1. Hibiscus tea may lower blood pressure…
One of hibiscus tea’s biggest claims to fame is its ability to help lower blood pressure—and research backs up this theory. In a study published by The Journal of Nutrition, adults with hypertension (high blood pressure) who consumed three servings (720 mL) of hibiscus tea on a daily basis saw a decrease in their overall blood pressure. (Keep in mind, this was a small study of 65 participants.)
Another review of past hibiscus tea studies found that drinking this herbal tea lowered systolic and diastolic blood pressure by an average of 7.58 mmHg and 3.53 mmHg, respectively.
But be sure to talk to your doctor before you turn to hibiscus tea as treatment, especially if you’re taking blood pressure meds like hydrochlorothiazide. “This tea can also cause systolic blood pressure levels to drop to unsafe levels, which can be troublesome if taking medications to manage hypertension or low blood pressure,” says Georgia Rounder, registered dietitian nutritionist.
2. …and cholesterol and triglyceride levels.
Another benefit of drinking hibiscus tea: It may help keep your cholesterol levels in check (and your heart and blood vessels healthy), says Rounder. In a small study published in The Journal of Alternative and Complementary Medicine, scientists found that drinking a serving of this tea two times daily for one month reduced total cholesterol levels among diabetes patients—including LDL cholesterol, a.k.a. the “bad” kind—and triglyceride levels while boosting levels of HDL cholesterol, the “good” kind.
3. It keeps your digestion running smoothly.
You know that hydration is the key to keeping your digestive system happy, and hibiscus tea just might give it an extra boost. “This herbal tea variety may also function as a natural diuretic, helping to remove both water and sodium from the body, contributing to normal urination, bowel movements,” says Rounder.
So go ahead and add it to your hydration game—just don’t go overboard, says Rounder. “Adults shouldn’t exceed over two quarts per day of hibiscus tea, and one quart per day for children. Pregnant women should not consume more than one liter per day,” she says, because of the tea’s aluminum and manganese content. Going overboard with manganese can cause weird side effects like shakiness, according to the CDC, and super-high levels of aluminum have been associated with a higher risk of certain diseases like Alzheimer’s, studies show.
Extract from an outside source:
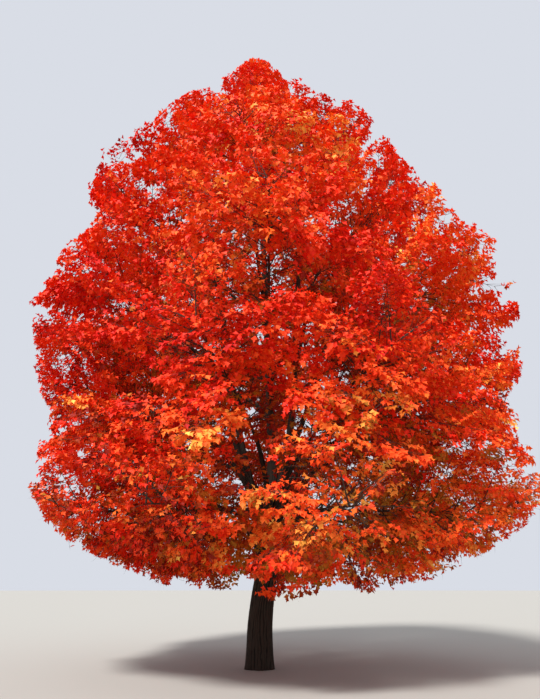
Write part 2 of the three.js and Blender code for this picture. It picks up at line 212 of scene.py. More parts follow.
# Leaves face away from a point on the crown's middle line that lies this far below them
FACING_DROP = 0.8

# Values that change with height: the low one, the high one, and the heights between which they change. Low
# boughs droop, with small leaves in level sprays, and high ones reach up. Fullness is how much larger the
# fine growth's spaces are than the solids', and the foot angle is how wide the lowest twigs of a stem spread.
BY_HEIGHT = {
    "fullness": (1.3, 1.6, 8, 13), "roll": (30, 80, 4, 12), "sweep": (-0.1, 0.06, 2.5, 7),
    "spray_bend": (-0.28, -0.05, 2.5, 7), "leaf_size": (0.78, 1.16, 3, 13),
    "foot_angle": (58, 100, 15.5, 16.5),
}

# The side of the cells in which shoots are thinned out to an even density, and the waves, each (east, north,
# up, phase), that gather the leaves in flat pads with gaps between them
CELL = 0.4
PAD_WAVES = [(2.1, 1.3, 4.6, 0), (-1.6, 2.2, 5.3, 2), (2.6, -1.9, 3.7, 4), (-0.9, -2.8, 4.9, 1)]
PAD_CREST = 1.4
PAD_STRENGTH = 0.85

# The outline of half a leaf one unit long, from the blade's foot to its tip, as (out from the midrib, along
# it), and its triangles
LEAF_HALF = [(0, 0), (0.55, 0.45), (0.22, 0.56), (0, 1)]
LEAF_FACES = [(0, 3, 2), (0, 2, 1)]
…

Another review of studies published in Fitoterapia, found that consuming hibiscus in excessive amounts may cause liver damage in humans.
But yeah, as long as you don’t drink hibiscus tea every waking hour of the day…you’re probably fine.
4. Hibiscus tea helps keep your immune system healthy
Along with washing your hands religiously and getting a flu shot, this herbal tea may help you ward off winter sickness. “Hibiscus tea is high in Vitamin C, a key vitamin that helps support a healthy immune system,” says Rounder.
5. Hibiscus tea may support your weight-loss goals
“There have been some studies that suggest that hibiscus may have the ability to aid in weight loss,” she says. One study found that taking hibiscus extract for 12 weeks resulted in lower body weight, abdominal fat, and BMI in overweight/obese individuals.
It’s important to keep in mind that this study uses hibiscus extract, which is more concentrated than the tea. While you may see similar benefits by sipping the tea, they’ll likely be on a smaller scale. (One serving of the extract equals about six servings of tea.)
6. Hibiscus tea may tame inflammation
Fruits and veggies aren’t the only way to get your daily dose of antioxidants. Hibiscus tea is also full of phytochemicals like polyphenols and anthocyanin, according to a study published in the journal Fitoterapia. These compounds can help lower inflammation in the body, which, when out of control, can increase your risk of developing cardiovascular disease, diabetes, and arthritis.
7. Hibiscus tea may improve liver health
Kyle says that some studies have found that hibiscus may promote liver health. One 2014 study found that taking hibiscus extract for 12 weeks improved liver steatosis—a.k.a. fatty liver disease, a serious condition that can lead to liver failure—in overweight individuals.
Again, this research used hibiscus extract versus the tea, and just drinking the fruity beverage likely won’t have the same dramatic impact, says Kyle. So, sip wisely.